[CAD and scene scripts]
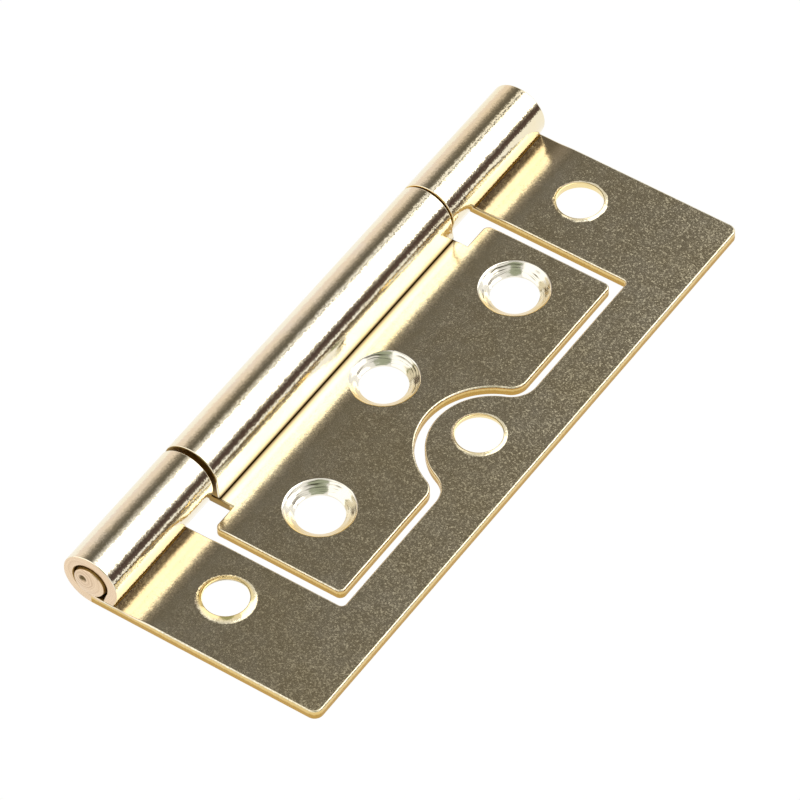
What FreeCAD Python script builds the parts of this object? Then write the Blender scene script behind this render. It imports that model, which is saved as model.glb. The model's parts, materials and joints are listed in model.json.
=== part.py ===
import FreeCAD, Part
import math
import os

# Flush hinge in rolled sheet steel, shut and lying flat.
# The small inner leaf nests in the window of the outer leaf, so both lie in one plane.
# Frame: +Z up, both leaves lie on Z = 0, the pin runs along Y, the outer leaf's free edge faces +X,
# and the origin is the middle of the footprint. Lengths are in millimetres.

# Whole hinge
hinge_length = 75.0
closed_width = 30.0
sheet = 1.2

# Pin, and the knuckles rolled round it
pin_diameter = 4.0
running_clearance = 0.05
pin_overhang = 0.35
pin_tip_radius = 1.75
pin_flat_radius = 0.9
pin_taper = 0.9
pin_crown = 0.12
end_knuckle_near = 16.2
end_knuckle_far = 16.8
knuckle_gap_near = 0.6
knuckle_gap_far = 0.2
knuckle_edge_break = 0.15

# Tongue: the last stretch of each roll, straight down to the leaf and pressed flat on it
# The angle is where the roll stops being round, measured up from the horizontal
tongue_angle_end = -20.0
tongue_angle_middle = 5.0
tongue_seam = 0.1

# Shallow trough that the rolling tool presses in the top of the sheet, out from the pin's axis
trough_depth = 0.15
trough_start = 0.2
trough_full_from = 1.2
trough_full_to = 4.6
trough_end = 7.1

# Punch mark in the near end of the pin, off its middle
punch_mark_across = -0.6
punch_mark_up = 0.45
punch_mark_radius = 0.45
punch_mark_depth = 0.3

# Window in the outer leaf
window_end_strip = 12.3
window_side_strip = 5.5
flap_reach = 1.5
leaf_corner_radius = 1.0
window_corner_radius = 0.5
edge_rollover = 0.2

# Boss that carries the outer leaf's middle screw hole into the window
boss_reach = 5.95
boss_radius = 6.7
boss_root_radius = 3.0
boss_along = -0.35

# Inner leaf in the window
nest_gap_side = 1.05
nest_gap_end = 1.3
shoulder_reach = 5.0
inner_corner_radius = 0.7

# Screw holes, punched and then countersunk
# Across is out from the pin's axis, inset is in from the end of the hole's own leaf
screw_hole_radius = 2.55
countersink_flare = 1.15
outer_row_across = 11.3
outer_near_inset = 6.8
outer_far_inset = 5.8
outer_middle_across = 20.1
outer_middle_along = 0.2
inner_row_across = 12.3
inner_near_inset = 7.7
inner_far_inset = 5.7
inner_middle_across = 8.0
inner_middle_along = 1.1
inner_countersink_depth = 1.0
near_countersink_depth = 1.0
middle_countersink_depth = 0.8
far_countersink_depth = 0.5

# Burr collar raised round each of the outer leaf's holes, on top
collar_width = 0.4
collar_crest = 0.1
near_collar_height = 0.35
middle_collar_height = 0.15
far_collar_height = 0.15

# What follows from the sizes above
bore_radius = pin_diameter / 2
journal_radius = bore_radius - running_clearance
barrel_radius = bore_radius + sheet
pin_x = barrel_radius - closed_width / 2
pin_z = barrel_radius
trough_floor = sheet - trough_depth
near_end = -hinge_length / 2
far_end = hinge_length / 2
near_knuckle_end = near_end + end_knuckle_near
far_knuckle_end = far_end - end_knuckle_far
middle_start = near_knuckle_end + knuckle_gap_near
middle_end = far_knuckle_end - knuckle_gap_far
free_edge = closed_width / 2
window_side = free_edge - window_side_strip
window_near = near_end + window_end_strip
window_far = far_end - window_end_strip
boss_apex = window_side - boss_reach


def point(x, y, z=0.0):
    return FreeCAD.Vector(x, y, z)


def line(a, b):
    return Part.makeLine(a, b)


def arc(a, middle, b):
    return Part.Arc(a, middle, b).toShape()


def plate_from(edges):
    """Flat sheet with the given plan outline, lying on Z = 0."""
    return Part.Face(Part.Wire(Part.__sortEdges__(edges))).extrude(point(0, 0, sheet))


def flat_box(x0, x1, y0, y1):
    """Sheet-thick block with the given plan corners."""
    return Part.makeBox(x1 - x0, y1 - y0, sheet, point(x0, y0, 0))


def curved_side(side, y0, y1, gap):
    """Edges from (side, y0) to (side, y1) that step in round the boss, gap away from the boss itself.

    The boss is one arc, with a root arc each side that meets it and the straight edge smoothly.
    """
    boss_arc = boss_radius + gap
    root_arc = boss_root_radius - gap
    boss_x = boss_apex + boss_radius
    root_x = side - root_arc
    root_y = math.sqrt((boss_arc + root_arc) ** 2 - (boss_x - root_x) ** 2)
    edges = []
    ends = []
    for way in (-1, 1):
        centre_y = boss_along + way * root_y
        turn = math.atan2(-way * root_y, boss_x - root_x)
        joint = point(root_x + root_arc * math.cos(turn), centre_y + root_arc * math.sin(turn))
        halfway = point(root_x + root_arc * math.cos(turn / 2), centre_y + root_arc * math.sin(turn / 2))
        straight = point(side, centre_y)
        edges.append(arc(straight, halfway, joint))
        ends.append((straight, joint))
    edges.append(arc(ends[0][1], point(boss_x - boss_arc, boss_along), ends[1][1]))
    edges.append(line(point(side, y0), ends[0][0]))
    edges.append(line(ends[1][0], point(side, y1)))
    return edges


def round_corners(solid, corners, radius):
    """Rounds the upright edges of a sheet at the given plan corners."""
    chosen = []
    for edge in solid.Edges:
        box = edge.BoundBox
        if box.ZLength < sheet / 2:
            continue
        if any(math.hypot(box.XMin - x, box.YMin - y) < 0.01 for x, y in corners):
            chosen.append(edge)
    return solid.makeFillet(radius, chosen)


def roll_over_top_edges(solid):
    """Breaks the top edges as the punch leaves them, apart from the side that runs on into the roll."""
    chosen = []
    for edge in solid.Edges:
        box = edge.BoundBox
        on_top = box.ZMin > sheet - 0.01
        into_roll = box.XMax < pin_x + 0.01
        if on_top and not into_roll:
            chosen.append(edge)
    return solid.makeChamfer(edge_rollover, chosen)


def press_trough(leaf):
    """Sinks the top of a flat leaf beside its roll."""
    profile = [
        (trough_start, sheet * 2),
        (trough_start, sheet),
        (trough_full_from, trough_floor),
        (trough_full_to, trough_floor),
        (trough_end, sheet),
        (trough_end, sheet * 2),
    ]
    corners = [point(pin_x + out, near_end - sheet, height) for out, height in profile]
    return leaf.cut(Part.Face(Part.makePolygon(corners + corners[:1])).extrude(point(0, hinge_length + 2 * sheet, 0)))


def rolled_knuckle(y0, y1, tongue_angle):
    """Sheet that leaves the leaf at the bottom, rolls round the pin and comes down to the leaf as a tongue."""

    def on_circle(radius, degrees):
        angle = math.radians(degrees)
        return point(pin_x + radius * math.cos(angle), y0, pin_z + radius * math.sin(angle))

    bottom = 270.0
    half_roll = (bottom + tongue_angle) / 2
    outer_end = on_circle(barrel_radius, tongue_angle)
    inner_end = on_circle(bore_radius, tongue_angle)

    def down_to_leaf(start):
        drop = start.z - trough_floor - tongue_seam
        return start + point(math.tan(math.radians(tongue_angle)) * drop, 0, -drop)

    edges = [
        arc(on_circle(barrel_radius, bottom), on_circle(barrel_radius, half_roll), outer_end),
        line(outer_end, down_to_leaf(outer_end)),
        line(down_to_leaf(outer_end), down_to_leaf(inner_end)),
        line(down_to_leaf(inner_end), inner_end),
        arc(inner_end, on_circle(bore_radius, half_roll), on_circle(bore_radius, bottom)),
        line(on_circle(bore_radius, bottom), on_circle(barrel_radius, bottom)),
    ]
    roll = Part.Face(Part.Wire(edges)).extrude(point(0, y1 - y0, 0))
    return break_roll_ends(roll, y0, y1)


def break_roll_ends(roll, y0, y1):
    """Breaks the sharp outer rim at each end of a roll."""
    chosen = []
    for edge in roll.Edges:
        box = edge.BoundBox
        at_an_end = box.YLength < 0.01 and min(abs(box.YMin - y0), abs(box.YMin - y1)) < 0.01
        is_outer = edge.Length > 1.5 * math.pi * bore_radius + sheet * 2 and box.ZMin < sheet / 2
        if at_an_end and is_outer:
            chosen.append(edge)
    return roll.makeChamfer(knuckle_edge_break, chosen)


def turned(x, y, outline):
    """Solid of revolution about the upright line through (x, y); outline is a list of (radius, height)."""
    corners = [point(x + radius, y, height) for radius, height in outline]
    face = Part.Face(Part.makePolygon(corners + corners[:1]))
    return face.revolve(point(x, y, 0), point(0, 0, 1), 360)


def hole_from_top(x, y, depth):
    """Screw hole whose countersink opens on the top face."""
    rim = screw_hole_radius + countersink_flare * depth
    return turned(x, y, [
        (0, -sheet),
        (screw_hole_radius, -sheet),
        (screw_hole_radius, sheet - depth),
        (rim, sheet),
        (rim, sheet * 2),
        (0, sheet * 2),
    ])


def hole_from_below(x, y, depth):
    """Screw hole whose countersink opens on the underside."""
    rim = screw_hole_radius + countersink_flare * depth
    return turned(x, y, [
        (0, -sheet),
        (rim, -sheet),
        (rim, 0),
        (screw_hole_radius, depth),
        (screw_hole_radius, sheet * 2),
        (0, sheet * 2),
    ])


def burr_collar(x, y, height):
    """Low ring of metal pushed up round a hole; its foot is sunk in the sheet."""
    foot = screw_hole_radius + collar_width
    crest = screw_hole_radius + collar_crest
    return turned(x, y, [(0, sheet / 2), (foot, sheet / 2), (foot, sheet), (crest, sheet + height), (0, sheet + height)])


def make_outer_leaf():
    blank = flat_box(pin_x, free_edge, near_end, far_end)
    blank = round_corners(blank, [(free_edge, near_end), (free_edge, far_end)], leaf_corner_radius)
    flap_edge = pin_x + flap_reach
    window = plate_from(curved_side(window_side, window_near, window_far, 0.0) + [
        line(point(window_side, window_far), point(flap_edge, window_far)),
        line(point(flap_edge, window_far), point(flap_edge, window_near)),
        line(point(flap_edge, window_near), point(window_side, window_near)),
    ])
    window = round_corners(window, [(window_side, window_near), (window_side, window_far)], window_corner_radius)
    knuckle_space = flat_box(pin_x, flap_edge, near_knuckle_end, far_knuckle_end)
    leaf = press_trough(roll_over_top_edges(blank.cut(window).cut(knuckle_space)))

    row_x = pin_x + outer_row_across
    holes = [
        (row_x, near_end + outer_near_inset, near_countersink_depth, near_collar_height),
        (row_x, far_end - outer_far_inset, far_countersink_depth, far_collar_height),
        (pin_x + outer_middle_across, outer_middle_along, middle_countersink_depth, middle_collar_height),
    ]
    for x, y, depth, collar_height in holes:
        leaf = leaf.fuse(burr_collar(x, y, collar_height))
        leaf = leaf.cut(hole_from_below(x, y, depth))
    leaf = leaf.fuse(rolled_knuckle(near_end, near_knuckle_end, tongue_angle_end))
    leaf = leaf.fuse(rolled_knuckle(far_knuckle_end, far_end, tongue_angle_end))
    return leaf.removeSplitter()


def make_inner_leaf():
    side = window_side - nest_gap_side
    body_near = window_near + nest_gap_end
    body_far = window_far - nest_gap_end
    shoulder = pin_x + shoulder_reach
    leaf = plate_from(curved_side(side, body_near, body_far, nest_gap_side) + [
        line(point(side, body_far), point(shoulder, body_far)),
        line(point(shoulder, body_far), point(shoulder, middle_end)),
        line(point(shoulder, middle_end), point(pin_x, middle_end)),
        line(point(pin_x, middle_end), point(pin_x, middle_start)),
        line(point(pin_x, middle_start), point(shoulder, middle_start)),
        line(point(shoulder, middle_start), point(shoulder, body_near)),
        line(point(shoulder, body_near), point(side, body_near)),
    ])
    outside_corners = [(x, y) for x in (side, shoulder) for y in (body_near, body_far)]
    leaf = press_trough(roll_over_top_edges(round_corners(leaf, outside_corners, inner_corner_radius)))

    row_x = pin_x + inner_row_across
    holes = [
        (row_x, body_near + inner_near_inset),
        (row_x, body_far - inner_far_inset),
        (pin_x + inner_middle_across, inner_middle_along),
    ]
    for x, y in holes:
        leaf = leaf.cut(hole_from_top(x, y, inner_countersink_depth))
    leaf = leaf.fuse(rolled_knuckle(middle_start, middle_end, tongue_angle_middle))
    return leaf.removeSplitter()


def make_hinge_pin():
    """Pin with full-size ends that grip the end knuckles, a running middle, and tapered, crowned tips."""

    def place(radius, y):
        return point(pin_x + radius, y, pin_z)

    near_tip = near_end - pin_overhang
    far_tip = far_end + pin_overhang
    journal_near = (near_knuckle_end + middle_start) / 2
    journal_far = (far_knuckle_end + middle_end) / 2
    outline = [
        place(0, near_tip),
        place(pin_flat_radius, near_tip),
        place(pin_tip_radius, near_tip + pin_crown),
        place(bore_radius, near_end + pin_taper),
        place(bore_radius, journal_near),
        place(journal_radius, journal_near),
        place(journal_radius, journal_far),
        place(bore_radius, journal_far),
        place(bore_radius, far_end - pin_taper),
        place(pin_tip_radius, far_tip - pin_crown),
        place(pin_flat_radius, far_tip),
        place(0, far_tip),
    ]
    pin = Part.Face(Part.makePolygon(outline + outline[:1])).revolve(point(pin_x, 0, pin_z), point(0, 1, 0), 360)
    mark = Part.makeCone(
        punch_mark_radius,
        punch_mark_radius / 4,
        punch_mark_depth,
        point(pin_x + punch_mark_across, near_tip, pin_z + punch_mark_up),
        point(0, 1, 0),
    )
    return pin.cut(mark)


pieces = {
    "outer_leaf": make_outer_leaf(),
    "inner_leaf": make_inner_leaf(),
    "hinge_pin": make_hinge_pin(),
}

os.makedirs("parts", exist_ok=True)
for name, shape in pieces.items():
    shape.exportStep(f"parts/{name}.step")
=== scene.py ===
import json
import math
from functools import partial

import bmesh
import bpy
from bpy.props import FloatProperty, FloatVectorProperty, IntProperty, PointerProperty
from bpy.types import Operator, Panel, PropertyGroup
from mathutils import Matrix, Vector


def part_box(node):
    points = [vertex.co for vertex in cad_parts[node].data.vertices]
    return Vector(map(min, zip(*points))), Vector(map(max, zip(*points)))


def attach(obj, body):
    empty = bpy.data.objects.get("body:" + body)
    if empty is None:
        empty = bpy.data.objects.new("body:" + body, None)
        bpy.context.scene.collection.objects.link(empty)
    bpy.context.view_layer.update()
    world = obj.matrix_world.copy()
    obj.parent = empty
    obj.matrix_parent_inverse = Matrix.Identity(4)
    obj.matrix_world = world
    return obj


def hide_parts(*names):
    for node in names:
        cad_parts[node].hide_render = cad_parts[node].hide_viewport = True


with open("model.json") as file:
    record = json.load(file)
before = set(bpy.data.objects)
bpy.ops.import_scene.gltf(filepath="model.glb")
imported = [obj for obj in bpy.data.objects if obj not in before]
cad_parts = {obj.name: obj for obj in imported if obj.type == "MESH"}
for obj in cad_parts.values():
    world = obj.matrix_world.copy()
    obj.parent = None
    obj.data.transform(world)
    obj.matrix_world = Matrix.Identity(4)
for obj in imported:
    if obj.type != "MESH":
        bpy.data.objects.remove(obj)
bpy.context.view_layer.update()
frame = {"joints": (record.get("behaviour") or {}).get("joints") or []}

bl_info = {
    "name": "Flush Hinge",
    "version": (1, 0, 0),
    "blender": (4, 5, 0),
    "location": "3D View > Sidebar > Hinge",
    "description": "Builds an electro-brassed flush hinge from rolled sheet, with its pin and a studio",
    "category": "Add Mesh",
}

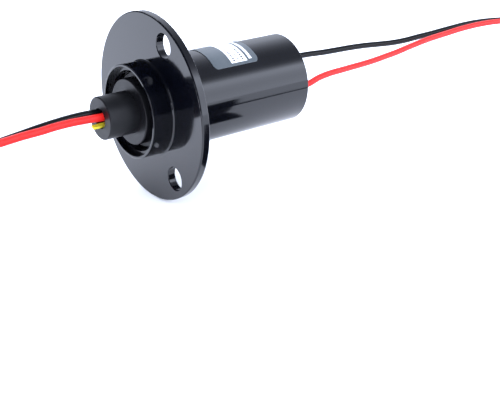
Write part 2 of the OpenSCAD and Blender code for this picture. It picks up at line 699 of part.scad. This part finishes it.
housing();
label();
rear_cover();
exit_seal_red();
exit_seal_black();
bearing_cap();
front_outer_ring();
front_ball_cage();
front_bearing_seal();
rear_outer_ring();
rear_ball_cage();
bearing_carrier();
brush_board();
terminal_red();
terminal_black();
for (i = [1 : ring_count]) brush(i);
stator_tail_red();
stator_tail_black();
stator_lead_red();
stator_lead_black();
stator_coil_red();
stator_coil_black();
stator_tip_red();
stator_tip_black();
stator_coil_tie();
rotor_hub();
rotor_core();
stack_nut();
front_inner_ring();
rear_inner_ring();
for (i = [1 : ring_count]) contact_ring(i);
for (i = [1 : ring_count + 1]) barrier(i);
bus_rod_red();
bus_rod_black();
insulating_sleeve();
rotor_tail_red();
rotor_tail_black();
rotor_lead_red();
rotor_lead_black();
rotor_coil_red();
rotor_coil_black();
rotor_tip_red();
rotor_tip_black();
rotor_coil_tie();
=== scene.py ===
"""Looks of the flanged capsule slip ring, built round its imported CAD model.

Everything is in the row's frame: metres, the axis of rotation along Y, and the origin in the middle of the
flange's mounting face. The rotor's hub points to -Y and the stator's leads leave towards +Y.
"""

import json
import math

import bpy
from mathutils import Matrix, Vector


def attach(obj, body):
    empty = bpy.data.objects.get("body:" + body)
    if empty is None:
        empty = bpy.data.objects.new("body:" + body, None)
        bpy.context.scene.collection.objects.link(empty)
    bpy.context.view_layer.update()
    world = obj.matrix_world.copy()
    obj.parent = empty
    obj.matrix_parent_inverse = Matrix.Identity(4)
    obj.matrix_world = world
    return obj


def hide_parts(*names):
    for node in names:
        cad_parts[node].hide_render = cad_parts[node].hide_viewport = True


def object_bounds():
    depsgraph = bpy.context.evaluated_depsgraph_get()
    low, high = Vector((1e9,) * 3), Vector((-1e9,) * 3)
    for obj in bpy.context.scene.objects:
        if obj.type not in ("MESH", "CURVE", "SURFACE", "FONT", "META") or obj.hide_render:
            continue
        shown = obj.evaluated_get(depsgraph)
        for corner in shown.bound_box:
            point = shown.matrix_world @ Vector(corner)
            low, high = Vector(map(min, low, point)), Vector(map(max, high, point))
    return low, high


MM = 0.001

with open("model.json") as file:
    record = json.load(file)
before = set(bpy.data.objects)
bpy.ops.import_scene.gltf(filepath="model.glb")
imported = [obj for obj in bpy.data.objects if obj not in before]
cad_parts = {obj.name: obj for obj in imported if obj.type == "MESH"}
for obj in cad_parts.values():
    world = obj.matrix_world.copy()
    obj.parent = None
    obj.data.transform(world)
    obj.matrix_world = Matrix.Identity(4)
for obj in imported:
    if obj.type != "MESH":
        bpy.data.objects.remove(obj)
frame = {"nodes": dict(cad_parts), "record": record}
cad_low, cad_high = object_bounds()
nodes = frame["nodes"]


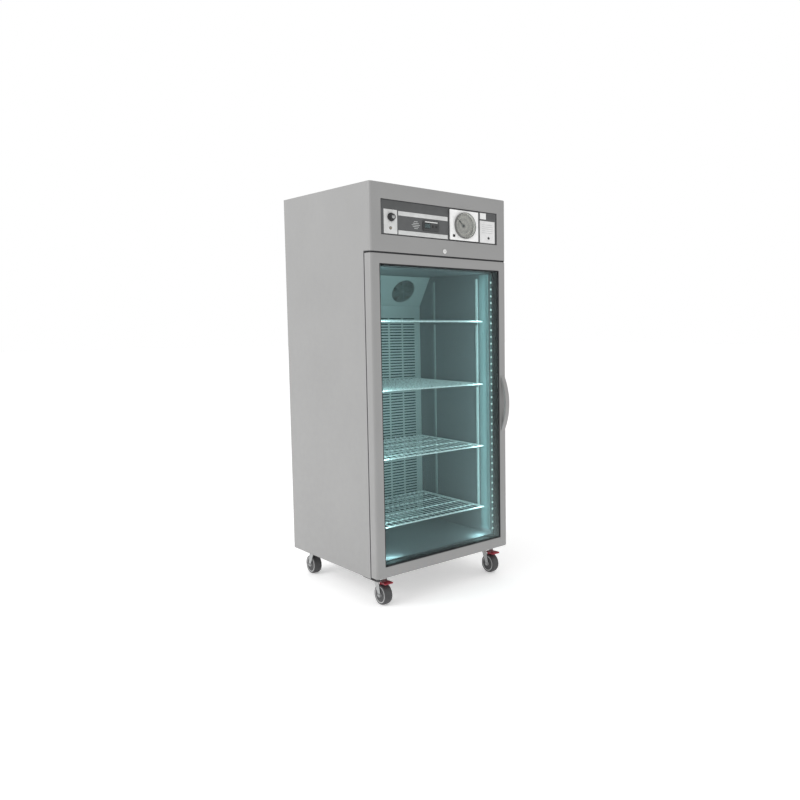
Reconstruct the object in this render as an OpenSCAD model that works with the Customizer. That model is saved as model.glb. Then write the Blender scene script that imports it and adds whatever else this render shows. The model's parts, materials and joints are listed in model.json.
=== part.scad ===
// Upright reach-in proofing cabinet on four swivel casters.
// Frame: origin on the floor under the middle of the whole object, +X to the viewer's right,
// +Y towards the back, +Z up. Millimetres.

/* [Cabinet] */
// Width of the cabinet body
body_w = 820; // [800:2:840]
// Depth of the body, door included
body_d = 820; // [800:2:860]
// Height of the body above the casters
body_h = 1860; // [1850:2:1880]
// Thickness of the insulated side and back walls
wall_t = 60; // [56:1:62]
// Thickness of the insulated floor
floor_t = 70; // [66:1:72]
// Thickness of the steel sheets
sheet_t = 1; // [0.8:0.1:1.2]
// Radius of the rounded upright front edges
edge_r = 14; // [10:1:16]
// Height of the control header above the door
header_h = 314; // [312:1:320]

/* [Door] */
// Thickness of the door
door_t = 55; // [55:1:58]
// Gap between the door and the cabinet's front, which the gasket fills
door_gap = 5; // [3:0.5:5]
// Width of the door's stiles and rails
stile_w = 46; // [44:1:50]
// Clearance above and below the door
door_clear = 8; // [6:0.5:8]
// Turning radius of the hinge pins
hinge_pin_r = 5; // [4:0.5:6]
// Length of the bow handle
handle_l = 300; // [260:10:320]
// How far the bow handle stands out
handle_out = 40; // [36:1:44]
// Width of the bow handle
handle_w = 26; // [22:1:30]

/* [Control panel] */
// Width of the opening for the control panel
panel_w = 702; // [700:1:706]
// Height of the opening for the control panel
panel_h = 162; // [160:1:168]
// Depth that the control panel is set back
panel_recess = 4; // [3:0.5:5]
// Radius of the chart disc
chart_r = 61; // [56:1:62]
// How far the recorder's round window stands out
window_out = 14; // [8:1:18]
// Radius of the main switch knob
knob_r = 20; // [18:1:24]

/* [Shelves] */
// Height of the lowest shelf above the chamber floor
first_shelf = 148; // [130:2:160]
// Height between the shelves
shelf_step = 336; // [320:2:340]
// Depth of a wire shelf
shelf_d = 560; // [520:10:560]
// Number of cross wires in a shelf
shelf_wires = 20; // [16:1:28]

/* [Air circulation] */
// Distance of each fan from the middle
fan_x = 200; // [180:5:220]
// Radius of the round fan openings
fan_hole_r = 70; // [64:1:72]
// Number of blades on a fan
fan_blades = 5; // [3:1:7]
// Columns of slots in the duct panel
slot_columns = 7; // [5:1:7]
// Rows of slots in the duct panel
slot_rows = 71; // [40:1:71]

/* [Casters] */
// Height of the casters, floor to body
caster_h = 140; // [138:1:144]
// Radius of the caster wheels
wheel_r = 50; // [46:1:50]
// Width of the caster wheels
wheel_w = 40; // [36:1:42]
// Trail of the casters, kingpin to axle
caster_trail = 28; // [26:1:32]

/* [Hidden] */
$fn = 64;

// Clearances: between neighbours, and all round a turning pin
gap = 0.3;
run = 0.05;

// Colours
grey = [0.62, 0.62, 0.62];
dark = [0.25, 0.26, 0.27];
pale = [0.85, 0.86, 0.86];
steel = [0.7, 0.74, 0.75];
black = [0.08, 0.08, 0.09];
teal = [0.5, 0.8, 0.8];
red = [0.65, 0.08, 0.1];

// Outside of the body
half_w = body_w / 2;
base_z = caster_h;
top_z = base_z + body_h;
front_y = (handle_out - body_d) / 2;
back_y = front_y + body_d;
header_z = top_z - header_h;
shell_y = front_y + door_t + door_gap;
inner_w = half_w - sheet_t;

// Chamber: the free space inside the liner
ceiling_t = 66;
chamber_x = half_w - wall_t;
chamber_back = back_y - wall_t;
chamber_z0 = base_z + floor_t;
chamber_z1 = header_z - ceiling_t;

// Door
door_z0 = base_z + door_clear;
door_z1 = header_z - door_clear;
door_back = front_y + door_t;
open_x = half_w - stile_w;
open_z0 = door_z0 + stile_w + 5;
open_z1 = door_z1 - stile_w;
hinge_x = 14 - half_w;
hinge_y = front_y + 18;
hinge_block = 34;
glass_y = front_y + 8;
pane_t = 4;
pane_gap = 16;
handle_x = half_w - 25;
handle_z = base_z + 790;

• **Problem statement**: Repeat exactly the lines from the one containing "exit_seal_black();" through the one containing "point = shown.matrix_world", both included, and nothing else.

• **Right answer**:
exit_seal_black();
bearing_cap();
front_outer_ring();
front_ball_cage();
front_bearing_seal();
rear_outer_ring();
rear_ball_cage();
bearing_carrier();
brush_board();
terminal_red();
terminal_black();
for (i = [1 : ring_count]) brush(i);
stator_tail_red();
stator_tail_black();
stator_lead_red();
stator_lead_black();
stator_coil_red();
stator_coil_black();
stator_tip_red();
stator_tip_black();
stator_coil_tie();
rotor_hub();
rotor_core();
stack_nut();
front_inner_ring();
rear_inner_ring();
for (i = [1 : ring_count]) contact_ring(i);
for (i = [1 : ring_count + 1]) barrier(i);
bus_rod_red();
bus_rod_black();
insulating_sleeve();
rotor_tail_red();
rotor_tail_black();
rotor_lead_red();
rotor_lead_black();
rotor_coil_red();
rotor_coil_black();
rotor_tip_red();
rotor_tip_black();
rotor_coil_tie();
=== scene.py ===
"""Looks of the flanged capsule slip ring, built round its imported CAD model.

Everything is in the row's frame: metres, the axis of rotation along Y, and the origin in the middle of the
flange's mounting face. The rotor's hub points to -Y and the stator's leads leave towards +Y.
"""

import json
import math

import bpy
from mathutils import Matrix, Vector


def attach(obj, body):
    empty = bpy.data.objects.get("body:" + body)
    if empty is None:
        empty = bpy.data.objects.new("body:" + body, None)
        bpy.context.scene.collection.objects.link(empty)
    bpy.context.view_layer.update()
    world = obj.matrix_world.copy()
    obj.parent = empty
    obj.matrix_parent_inverse = Matrix.Identity(4)
    obj.matrix_world = world
    return obj


def hide_parts(*names):
    for node in names:
        cad_parts[node].hide_render = cad_parts[node].hide_viewport = True


def object_bounds():
    depsgraph = bpy.context.evaluated_depsgraph_get()
    low, high = Vector((1e9,) * 3), Vector((-1e9,) * 3)
    for obj in bpy.context.scene.objects:
        if obj.type not in ("MESH", "CURVE", "SURFACE", "FONT", "META") or obj.hide_render:
            continue
        shown = obj.evaluated_get(depsgraph)
        for corner in shown.bound_box:
            point = shown.matrix_world @ Vector(corner)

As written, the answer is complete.